What's that old saying? Never a cop around when you need one, always one around when you don't? In fact, a pistol is easier to carry and eats fewer doughnuts than a cop.
Banish the ghost of the omnipresent state. They can be found, they are not everywhere.
Learn about the charity hospital in your community. I had a neighbour in 1998 in a poor section of Houston. It had originally been developed with very large lots, which is what I found attractive about the living arrangement. But the "wealthy" part of town was in another direction by the time I lived there. So my neighbour lived in a very clean, well-kept ranch home. He catered to customers he had met bar tending at "The Confederate House," a notorious restaurant and watering hole for the many Confederate sympathisers among Houston's eliteBushes, etc.
He had an infection on one of his toes, so he went to the charity hospital. The internist there took a look, diagnose a foot fungus, and gave him an anti-fungal. Now, it would help those of you with any medical training to know that my neighbour was 66 years old, black, and stout. A few months later, the wound was worse, he went back. A different young doctor saw him, briefly, gave him another foot cream, sent him home. A few months later, he was limping very badly at a catered event he was working. One of his wealthy customers arranged a private doctor visit at the customer's expense. Very kind, indeed.
Of course, the private doctor immediately had a blood sugar test taken, diagnosed diabetes, and moved John to surgery to have his foot removed. It had reached a condition of high gangrene. Later, his leg was removed below the knee, and a number of other complications set in. He died only two years later, as I recall, quite needlessly. Such is the "charity" of the county hospital in Houston.

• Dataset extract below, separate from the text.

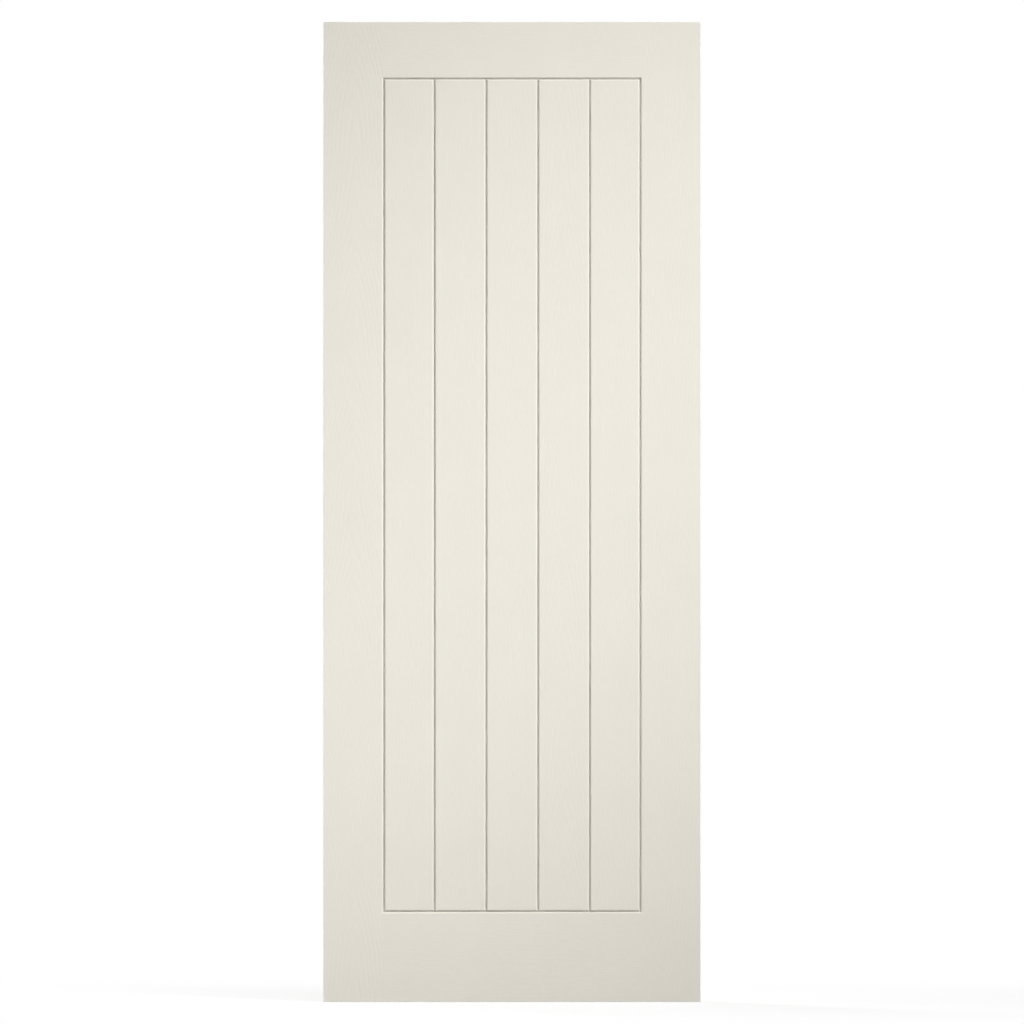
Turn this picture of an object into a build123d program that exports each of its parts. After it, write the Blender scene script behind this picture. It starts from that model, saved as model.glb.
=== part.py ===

There's something else about government-run hospitals you may need to know. If you are ever injured by the police, they'll lie about what they find. I had ten broken ribs which a county doctor could not "see" on her x-rays, though a subsequent MRI three days later revealed not only broken ribs, but several inch separations in at least two cases.
The state isn't interested in your welfare. The state provides welfare to keep you and others like you from becoming enraged at injustice, and only enough to leave that rage simmering rather than raging.
Banish the ghost of the charitable state.
The sound folio is of a screeching subway train. Why is a train so interesting as the metaphor for inevitability? Those of you readers who have ever been arrested may know why. It is often used by the agents of government or "law enforcement" to intimidate suspects, perpetrators, witnesses, and others.
The government agent would say that there is a train coming. You can either get on it, or get run over by it. The train is too powerful to stop. You can't stop it. So, are you going to get on it? This type of false reasoning is used to coerce plea bargains, guilty pleas, false testimony, and a host of other ills. Don't be taken in.
In his confrontation with Agent Smith, Neo proves the train is not the sound of his death. His death comes, but is hardly inevitable. Miraculously, Neo recovers from death with the metaphorical love of a good woman. He recovers from death because that isn't real, either.
Centuries ago, Ben Franklin wrote that three things are inevitable: the weather, death, and taxes. I disagree on all three counts. I'm for weather control, life extension, and free markets.
Banish the ghost of the inevitable state.
When you see that it is only ghosts, people dressed in costumes, and hobgoblin images being shaken at you to frighten you into foolishness, you are safer, wiser, and happier. The light of truth is very powerful. Shine it. Disinfect your mind.